Figures were typically painted nude first, with clothing added later. He said this made people appear more realistic.
The artistic nature began with his father, who was also interested in the Old West. My grandfather was constantly drawing and creating carpentry masterpieces. The skill was passed down to my father and even all of his children, whose professions are all art-related.
He only created one known sculpture. It is the bust of a random Native American man and is currently in my possession. He used clay and now it is extremely cracked and fragile.
Ironically he was somewhat color blind and frequently got reds, blues, and greens mixed up. There were several times he asked me to confirm a color before putting it on the canvas. This also caused a little trouble while driving, but luckily not often.
He sold his paintings privately, at art shows, and to galleries. I'd say most of his artwork is located in Georgia galleries and residences. My brothers and I have several of his paintings and prints and do not ever intend to sell.

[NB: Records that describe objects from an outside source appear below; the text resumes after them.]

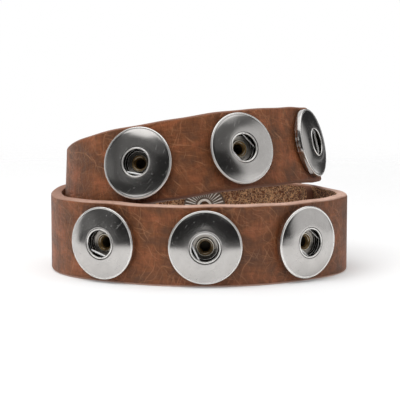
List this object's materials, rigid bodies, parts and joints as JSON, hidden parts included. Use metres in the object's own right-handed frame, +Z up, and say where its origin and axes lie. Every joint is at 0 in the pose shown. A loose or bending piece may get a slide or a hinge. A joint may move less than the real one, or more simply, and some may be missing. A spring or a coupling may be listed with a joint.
{
  "type": "leather snap bracelet",
  "caption": "Double-wrap brown leather strap bracelet with round nickel snap sockets along the front of both wraps and a riveted snap at the back, standing on its lower edge.",
  "frame": {"origin": "on the surface the bracelet stands on, below the middle of its box", "axes": "+Z up along the wrist, -Y towards the front with the snap sockets, +X to the right as seen from the front"},
  "size_m": [0.0778, 0.0694, 0.0427],
  "materials": {
    "leather": "brown pull-up leather, waxed grain side, undyed cut edges, suede inside",
    "socket_metal": "polished nickel plating",
    "spring_steel": "bright spring wire",
    "rivet_brass": "dull brass tube and flange",
    "closure_metal": "matt grey nickel"
  },
  "bodies": {
    "root": {"strap": "leather", "socket_up_left": "socket_metal", "socket_up_mid": "socket_metal", "socket_up_right": "socket_metal", "socket_low_left": "socket_metal", "socket_low_mid": "socket_metal", "socket_low_right": "socket_metal", "spring_up_left": "spring_steel", "spring_up_mid": "spring_steel", "spring_up_right": "spring_steel", "spring_low_left": "spring_steel", "spring_low_mid": "spring_steel", "spring_low_right": "spring_steel", "rivet_up_left": "rivet_brass", "rivet_up_mid": "rivet_brass", "rivet_up_right": "rivet_brass", "rivet_low_left": "rivet_brass", "rivet_low_mid": "rivet_brass", "rivet_low_right": "rivet_brass", "closure_flange": "closure_metal", "closure_snap": "closure_metal"}
  },
  "joints": []
}
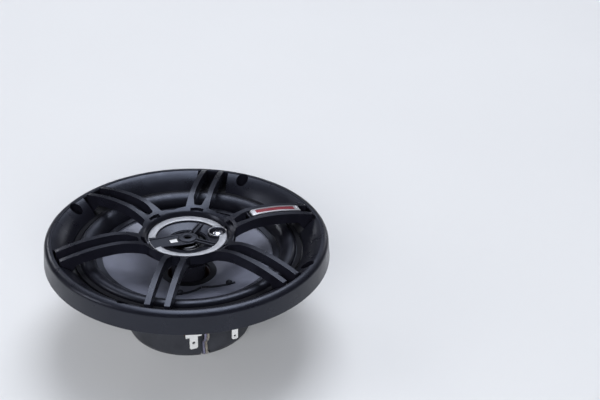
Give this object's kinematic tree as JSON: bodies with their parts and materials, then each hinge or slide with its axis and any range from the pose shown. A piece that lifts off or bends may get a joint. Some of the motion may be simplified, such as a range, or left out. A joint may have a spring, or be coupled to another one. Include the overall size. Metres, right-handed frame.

In his own words: "I've been told that viewing my art is a spiritual experience, but I do not think of myself as a religious person in the accepted manner. Because of my detail people say I'm a realist, but I think of my form of work as a form of Magic Realism and Romanism. I never make preliminary sketches! I like strong use of space in my compositions. The human and animal world is my forte with landscape following as a necessary backdrop."